The rules around planning are such that it is permissible to enter a planning meeting with a predisposed view (“I think I will vote this way, but we’ll see), it is not permissible to enter with a predetermined view (I will definitely vote this way, whatever is said). I was definitely in the former camp not the latter, but in my view the crucial issues at the debate fell in favour.

I should add, it is up to planning committee members to come to their own independent decisions and I respect the views of all of the committee. This just explains my own thinking and is, in no way, a criticism of others.

I now look forward to this hostel opening, and being an asset to Wisbech and Fenland as well as helping some very vulnerable people to develop and improve their lives. We should be in no doubt that this is the intention of both Fenland and of the Ferry Project.
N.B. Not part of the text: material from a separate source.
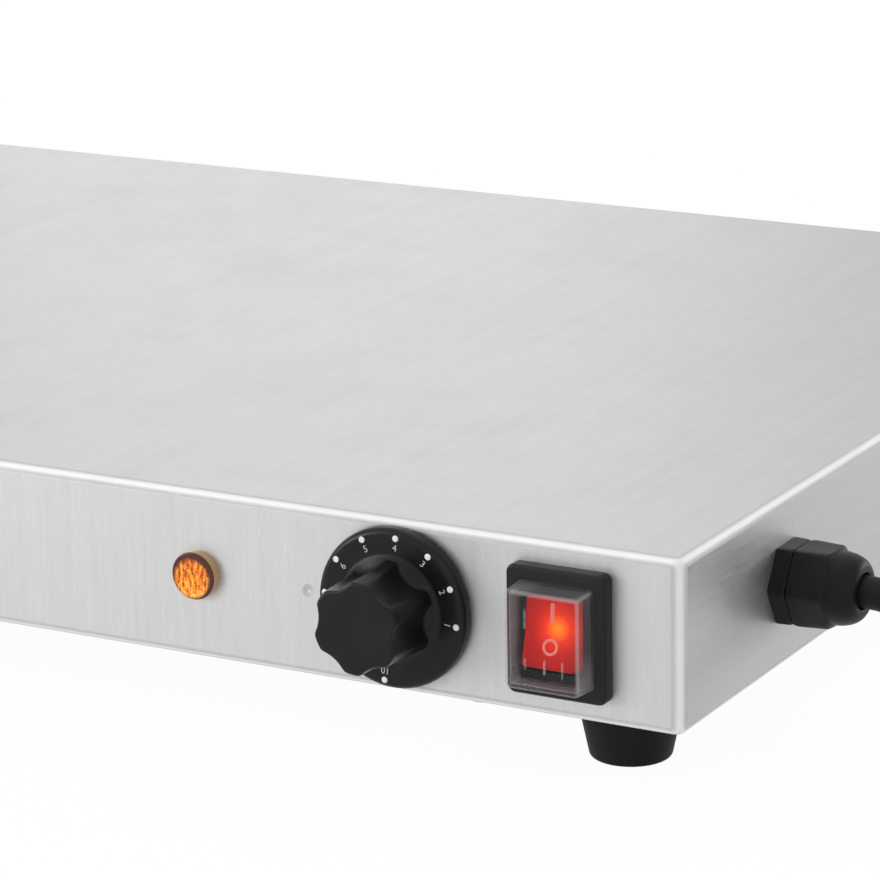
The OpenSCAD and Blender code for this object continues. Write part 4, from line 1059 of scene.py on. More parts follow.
@dataclass(frozen=True)
class Painted:
    """Thin printed or inlaid paint, a little worn."""

    name: str
    colour: Colour
    roughness: float = 0.5
    glow: float = 0.0
    grit: float = 2400
    worn_range: Pair = (0.3, 0.5)
    worn_tone: float = 0.72

    def material(self) -> bpy.types.Material:
        """Builds the material.

        Returns:
            The material.
        """
        finish = Finish(self.name, Metallic=0.0, Roughness=self.roughness, Specular_IOR_Level=0.3,
                        Emission_Strength=self.glow)
        tree = finish.tree
        whole = tree.span(tree.noise(finish.coordinates, (self.grit,) * 3, 3.0, 0.7), *self.worn_range)
        colour = tree.blend(whole, shade(self.colour, self.worn_tone), (*self.colour, 1.0))
        finish.set("Base Color", colour)
        finish.set("Emission Color", colour)
        return finish.material


class Metal(Enum):
    """The plain metals in the tray."""

    ZINC = PlainMetal("zinc_plate", (0.52, 0.53, 0.55), 0.34)
    SPRING = PlainMetal("spring_steel", (0.42, 0.43, 0.45), 0.3)
    ALUMINIUM = PlainMetal("mill_aluminium", (0.72, 0.73, 0.74), 0.42)
    SHEATH = PlainMetal("heated_sheath", (0.12, 0.1, 0.085), 0.5)
    BRASS = PlainMetal("plain_brass", (0.62, 0.42, 0.14), 0.28)
    COPPER = PlainMetal("drawn_copper", (0.7, 0.32, 0.18), 0.3)
    NICKEL = PlainMetal("nickel_plate", (0.66, 0.65, 0.62), 0.16)


class Plastic(Enum):
    """The plastics and rubbers in the tray."""

    DIAL = Moulded("dial_phenolic", (0.0065, 0.0065, 0.007), 0.3, 0.2, 3e-6)
    FRAME = Moulded("switch_frame", (0.0065, 0.0065, 0.007), 0.38, 0.22, 4e-6)
    NYLON = Moulded("gland_nylon", (0.006, 0.006, 0.0064), 0.42, 0.15, 8e-6, 0.7)
    FOOT = Moulded("foot_rubber", (0.008, 0.008, 0.008), 0.62, 0.12, 1.2e-5, 0.8)
    CORD = Moulded("cord_jacket", (0.007, 0.007, 0.007), 0.52, 0.16, 1e-5, 0.8)
    SEAL = Moulded("gland_seal", (0.01, 0.01, 0.01), 0.7, 0.12, 1e-5)
    IVORY = Moulded("ivory_plastic", (0.68, 0.62, 0.48), 0.5, 0.35, 6e-6)
    BEAD = Moulded("steatite_bead", (0.72, 0.68, 0.58), 0.75, 0.25, 2e-5)
    BROWN = Moulded("brown_insulation", (0.16, 0.06, 0.025), 0.45, 0.3, 4e-6)
    BLUE = Moulded("blue_insulation", (0.02, 0.08, 0.35), 0.45, 0.3, 4e-6)
    GREEN = Moulded("green_insulation", (0.18, 0.36, 0.03), 0.45, 0.3, 4e-6)
    CUTOUT = Moulded("cutout_phenolic", (0.03, 0.018, 0.012), 0.5, 0.3, 8e-6)


class Finishes:
    """Every finish of the tray, each built when it is first asked for."""

    def __init__(self) -> None:
        """Starts with none built."""
        self._made: dict[str, bpy.types.Material] = {}

    def get(self, kind: object) -> bpy.types.Material:
        """The material of a finish.

        Args:
            kind: A finish, or a member of Metal or Plastic.

        Returns:
            The material, built once.
        """
        recipe = kind.value if isinstance(kind, Enum) else kind
        if recipe.name not in self._made:
            self._made[recipe.name] = recipe.material()
        return self._made[recipe.name]


FINISHES = Finishes()


# ------------------------------------------------------------------ studio


def set_pose(thing: bpy.types.Object, right: np.ndarray, up: np.ndarray, back: np.ndarray,
             where: Sequence[float]) -> None:
    """Turns and places a camera or a lamp, and puts it into the scene.

    Args:
        thing: The camera or the lamp, which looks away from its back.
        right: Its right, as a unit vector.
        up: Its top, as a unit vector.
        back: Its back, as a unit vector.
        where: Its place in metres.
    """
    pose = np.eye(4)
    pose[:3] = np.column_stack([right, up, back, where])
    thing.matrix_world = Matrix(pose.tolist())
    bpy.context.scene.collection.objects.link(thing)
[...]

Aside from that decision, it was a tough meeting today, with a number of challenging issues. From a local perspective, an application in Market Street in Whittlesey was refused because the flats above the shop were considered to be over intensive. A tough decision this, but a good debate was had and, on balance, I think the right decision was made. Of course, the applicant now has the right to either appeal to the Planning Inspectorate or resubmit a revised application.

1 comment:

  1. As someone who lives on the a605 Eastrea Road end, I personally would not welcome a supermarket further up the road. This is due to the volume of traffic that it will create and this road is already too congested now. Also why don't the nice farmers who are selling their land to Sainsburys sell them a little more and then pay for a bypass thereby not leaving the rest of us with the unbearable consequences of increased traffic, the noise and the fumes from such.

    the road is far too busy at the moment and despite this is still regularly used as race track, as is Peterborough Road I might add. Where are the police? Still in March I would think!!

    Seriously this road CANNOT SUSTAIN more traffic. The cars parked opposite my home add the the problem of the flow of traffic but Cambs Coiunty Council say they are a speed reducing item.....ha ha tell that to the people whose cars keep getting hit. This is also the case along Peterborough road where my poor daughter in laws car was hit yesterday and by all accounts is a right off. Cars here in Eastrea road and Peterborough road regularly speed around 50-60 miles per hour and no one does a thing about it.

    So Sainsbury's if you want the store in Eastrea Road pay for a bypass as well please and get your nice farmer friends to contribute a bit of land free!!!!